I am happy to hear that you are planning to do more stories, and I would be more than happy to spend as much time with you as you might wish, to fill you in on as much detail as you might want on standards and open source, to point you to all of the resources that are available, and to introduce you to any of the players involved…

No one would be happier than me if the Globe should decide to give serious attention to this story (as I have). I hope that you will dive into it, and that you will feel free to contact me if I can be of assistance.

I heard from Steve this morning, who took me up on my offer, and I’ll be sitting down with him on Friday to provide background on the story from my perspective. At his request, we will not talk about his sources for the original article, nor will I report on our conversations unless we mutually agree to do so.

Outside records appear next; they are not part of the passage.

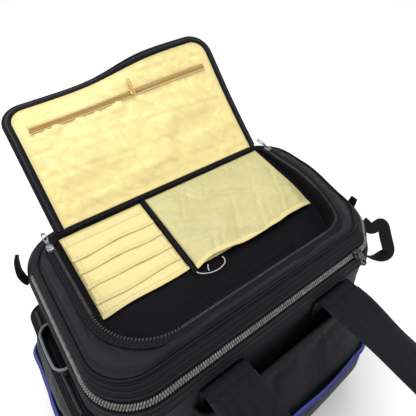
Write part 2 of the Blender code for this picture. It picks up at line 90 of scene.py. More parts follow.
X_AXIS, Y_AXIS, Z_AXIS = np.eye(3)


def pivot(name: str) -> Row:
    """Where a joint of the frame stands."""
    return next(joint["pos_m"] for joint in frame["joints"] if joint["name"] == name)


# ---- curves and surfaces --------------------------------------------------------------------
def unit(vectors: np.ndarray) -> np.ndarray:
    """Vectors over their own length, along the last axis."""
    return vectors / np.maximum(np.linalg.norm(vectors, axis=-1, keepdims=True), 1e-12)


def spline(points: Rows, count: int) -> np.ndarray:
    """A Catmull-Rom curve through the points, cut into equal steps.

    Each span is the cubic that meets its two points with slopes of half the distance between
    their neighbours. The steps are made equal by reading the curve at even arc lengths.

    Args:
        points: the points that the curve passes, of any dimension.
        count: how many points to return.

    Returns:
        The curve, count by dimension.
    """
    p = np.asarray(points, float)
    p = np.vstack([2 * p[0] - p[1], p, 2 * p[-1] - p[-2]])
    t = np.linspace(0, 1, 24, endpoint=False)[:, None, None]
    a, b, c, d = p[:-3], p[1:-2], p[2:-1], p[3:]
    fine = 0.5 * (2 * b + (c - a) * t + (2 * a - 5 * b + 4 * c - d) * t**2
                  + (3 * b - 3 * c + d - a) * t**3)
    fine = np.vstack([fine.transpose(1, 0, 2).reshape(-1, p.shape[1]), p[-2]])
    return even(fine, count)


def even(line: np.ndarray, count: int) -> np.ndarray:
    """A line of points read again at equal arc lengths."""
    length = np.concatenate([[0], np.cumsum(np.linalg.norm(np.diff(line, axis=0), axis=1))])
    at = np.linspace(0, length[-1], count)
    return np.stack([np.interp(at, length, column) for column in line.T], 1)


def span(line: np.ndarray) -> float:
    """The length of a line of points."""
    return float(np.linalg.norm(np.diff(line, axis=0), axis=1).sum())


def tangents(path: np.ndarray, closed: bool = False) -> np.ndarray:
    """The direction of a path at each point: the step from the point before to the one after."""
    if closed:
        return unit(np.roll(path, -1, 0) - np.roll(path, 1, 0))
    return unit(np.gradient(path, axis=0))


def sweep(path: np.ndarray, side: np.ndarray, normal: np.ndarray,
          profile: np.ndarray) -> np.ndarray:
    """A profile carried along a path: point = path + side * across + normal * height.

    Args:
        path: points, rows by 3.
        side: the direction of the profile's first number at each point, or one for all.
        normal: the direction of its second number.
        profile: columns by 2, or rows by columns by 2 where it changes along the path.

    Returns:
        Rows by columns by 3.
    """
    profile = np.broadcast_to(profile, (len(path), *profile.shape[-2:]))
    side, normal = (np.broadcast_to(v, path.shape)[:, None] for v in (side, normal))
    return path[:, None] + side * profile[..., :1] + normal * profile[..., 1:]


def upright(path: np.ndarray, up: Row, closed: bool = False) -> tuple[np.ndarray, np.ndarray]:
    """The side and normal of a path: side is square to its direction and up, normal to both."""
    along = tangents(path, closed)
    side = unit(np.cross(along, np.asarray(up, float)))
    return side, np.cross(side, along)


def oval(width: float, height: float, sides: int, power: float = 2.0) -> np.ndarray:
    """A closed superellipse: |x|^power + |y|^power = 1, scaled. Power 2 is an ellipse."""
    angle = np.arange(sides) * 2 * math.pi / sides
    c, s = np.cos(angle), np.sin(angle)
    shape = np.stack([np.sign(c) * np.abs(c) ** (2 / power),
                      np.sign(s) * np.abs(s) ** (2 / power)], 1)
    return shape * (width / 2, height / 2)


def ease(value: np.ndarray, low: float, high: float) -> np.ndarray:
    """0 below low, 1 above high, and a smooth cubic between them."""
    t = np.clip((value - low) / (high - low), 0, 1)
    return t * t * (3 - 2 * t)


def bell(value: np.ndarray, centre: float, width: float) -> np.ndarray:
    """A Gaussian hump of height 1."""
    return np.exp(-(((value - centre) / width) ** 2))


def folds(u: np.ndarray, v: np.ndarray, length: float, seed: int,
          stretch: float = 1.0) -> np.ndarray:
    """Soft creases from -1 to 1: the mean of sine waves in seeded directions.

    Args:
        u: first coordinate of each point.
        v: second coordinate.
        length: the wavelength that the waves keep near, in the coordinates' unit.
        seed: which set of directions and phases.
        stretch: above 1 the creases run along u.

    Returns:
        The sum over the square root of the number of waves.
    """
    random = np.random.default_rng(seed)
    total = np.zeros(np.broadcast(u, v).shape)
    for angle, phase, share in zip(random.uniform(0, math.pi, FOLD_WAVES),
                                   random.uniform(0, 2 * math.pi, FOLD_WAVES),
                                   random.uniform(0.6, 1.7, FOLD_WAVES)):
        wave = (u * math.cos(angle) / stretch + v * math.sin(angle)) / (length * share)
        total = total + np.sin(2 * math.pi * wave + phase + 0.8 * np.sin(wave * 3.1 + phase))
    return total / math.sqrt(FOLD_WAVES)


@dataclass(frozen=True)
class Plan:
    """A rounded rectangle seen from above, with the same number of points whatever its size.

    It starts at the right, at the front end of the rear corner, and runs anticlockwise. Each
    corner is a quarter circle, and each side is cut into equal steps.
    """

    along: int = 44
    across: int = 30
    corner: int = 12

    def points(self, left: Row, right: Row, front: Row, rear: Row, radii: Rows) -> np.ndarray:
        """The outline of each row.

        Args:
            left, right, front, rear: where the sides stand, one number for each row.
            radii: for each row, the corners rear right, rear left, front left, front right.

        Returns:
            Rows by columns by 2.
        """
        left, right, front, rear = (np.atleast_1d(np.asarray(v, float))
                                    for v in (left, right, front, rear))
        radii = np.broadcast_to(np.asarray(radii, float), (len(left), 4))
        turn = np.linspace(0, math.pi / 2, self.corner + 1)
        centres = ((right, rear, -1, -1), (left, rear, 1, -1), (left, front, 1, 1),
                   (right, front, -1, 1))
        corners = []
        for quarter, (x, y, sx, sy) in enumerate(centres):
            r = radii[:, quarter]
            angle = turn + quarter * math.pi / 2
            corners.append(np.stack([(x + sx * r)[:, None] + r[:, None] * np.cos(angle),
                                     (y + sy * r)[:, None] + r[:, None] * np.sin(angle)], -1))
        blocks = []
        for quarter, spans in enumerate((self.along, self.across, self.along, self.across)):
            start, stop = corners[quarter][:, -1:], corners[(quarter + 1) % 4][:, :1]
            share = (np.arange(1, spans) / spans)[None, :, None]
            blocks += [corners[quarter], start + (stop - start) * share]
        return np.concatenate(blocks, 1)

    def even(self, half_x: Row, half_y: Row, radius: Row) -> np.ndarray:
        """An outline centred on the origin with one radius for all four corners of a row."""
        half_x, half_y = np.atleast_1d(half_x), np.atleast_1d(half_y)
        return self.points(-half_x, half_x, -half_y, half_y, np.atleast_1d(radius)[:, None])

    def outward(self) -> np.ndarray:
        """Each column's direction away from the middle, columns by 2."""
        turn = np.linspace(0, math.pi / 2, self.corner + 1)
        angles = []
        for quarter, spans in enumerate((self.along, self.across, self.along, self.across)):
            angles += [turn + quarter * math.pi / 2,
                       np.full(spans - 1, (quarter + 1) * math.pi / 2)]
        angle = np.concatenate(angles)
        return np.stack([np.cos(angle), np.sin(angle)], 1)

    def from_rear(self) -> np.ndarray:
        """Column numbers of the zip's run: the left side, the front and the right side."""
        total = 2 * (self.along + self.across) + 4 * self.corner
        return np.arange(2 * self.corner + self.along, total + 1) % total

    def across_rear(self) -> np.ndarray:
        """Column numbers of the rest: the two rear corners and the rear side."""
        return np.arange(2 * self.corner + self.along + 1)


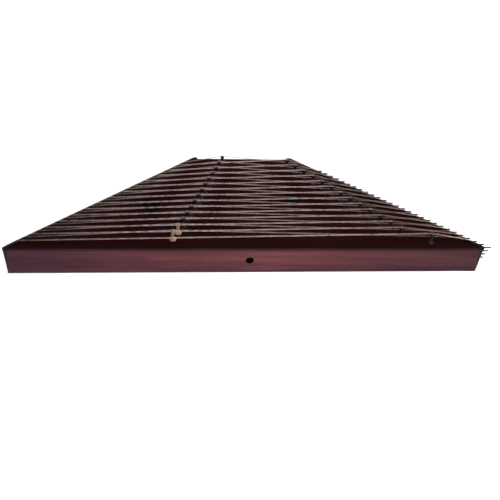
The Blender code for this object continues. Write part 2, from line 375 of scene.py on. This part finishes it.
def wood(name, dark, mid, light, along=0, turn=0.0, gloss=0.40, coat=0.0, specular=0.06, painted_corner_shade=None):
    """Varnished wood: broad figure, fibres, dark pores, and varnish with small unevenness.

    The grain runs along axis 0, 1 or 2. A larger gloss number is a duller varnish.
    """
    made, tree, shader = new_material(name)
    figure = noise(tree, stretched(tree, along, turn, 26.0, 1.6), 1.0, 6.0, 0.62, 1.1)
    fibre = noise(tree, stretched(tree, along, turn, 260.0, 7.0), 1.0, 5.0, 0.7, 0.4)
    pores = noise(tree, stretched(tree, along, turn, 900.0, 34.0), 1.0, 2.0, 0.5)
    patches = noise(tree, stretched(tree, along, turn, 7.0, 3.0), 1.0, 3.0, 0.5)
    colour = ramp(tree, figure, ((0.30, dark), (0.52, mid), (0.72, light)))
    fibre_shade = maths(tree, "MULTIPLY_ADD", fibre, 0.9, 0.55)
    patch_shade = maths(tree, "MULTIPLY_ADD", patches, 0.9, 0.55)
    tone = maths(tree, "MULTIPLY", fibre_shade, patch_shade)
    grey = node(tree, "ShaderNodeCombineColor", {0: tone, 1: tone, 2: tone}).outputs[0]
    colour = mix(tree, 1.0, colour, grey, "MULTIPLY")
    pore = maths(tree, "MULTIPLY", maths(tree, "SUBTRACT", 0.40, pores, clamp=True), 6.0, clamp=True)
    colour = mix(tree, maths(tree, "MULTIPLY", pore, 0.6), colour, [part * 0.35 for part in dark])
    # Painted shade: the long side darkens towards its ends, and a dark strip is painted at its corners.
    if painted_corner_shade:
        colour = mix(tree, painted_corner_shade_factor(tree), painted_end_shade(tree, colour), painted_corner_shade)
    tree.links.new(colour, shader.inputs["Base Color"])
    height = maths(tree, "SUBTRACT", maths(tree, "MULTIPLY", fibre, 0.35), maths(tree, "MULTIPLY", pore, 0.5))
    bump = node(tree, "ShaderNodeBump", {"Height": height, "Strength": 0.25, "Distance": 0.0004})
    tree.links.new(bump.outputs["Normal"], shader.inputs["Normal"])
    rough = maths(tree, "MULTIPLY_ADD", fibre, 0.22, gloss - 0.11)
    tree.links.new(rough, shader.inputs["Roughness"])
    shader.inputs["Specular IOR Level"].default_value = specular
    shader.inputs["Coat Weight"].default_value = coat
    shader.inputs["Coat Roughness"].default_value = 0.22
    return made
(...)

I am glad that the Globe will be following up on this further. I am one of those that not only believes in a free, vigorous and independent press, but also in the responsibility that goes along with that privileged position. Had this been a story involving a politician whose actions gave rise to a perception that something might not be wholly proper, the press would expect answers to its questions, and would let the public decide whether it thought that the actions were appropriate after all of the facts became public.

In this context, the question isn’t the identity of the specific source, but whether it appears that the Globe allowed itself to be manipulated by that source, and how it acted after that became apparent. I believe that those that rely on the Globe for news, and those that have been the subject of the Globe’s reporting in the past (such as Peter Quinn), or may in the future (such as you or I), are entitled to know the answers to these questions.

I look forward to the Globe providing continuing coverage of this story, to the opportunity to provide what I hope will be useful information to provide additional context for that reporting, and to the eventual report of Mr. Chacon on how the original story about Peter Quinn’s travel came to be written, and whether he concludes that the Globe was taken advantage of to pursue a political agenda.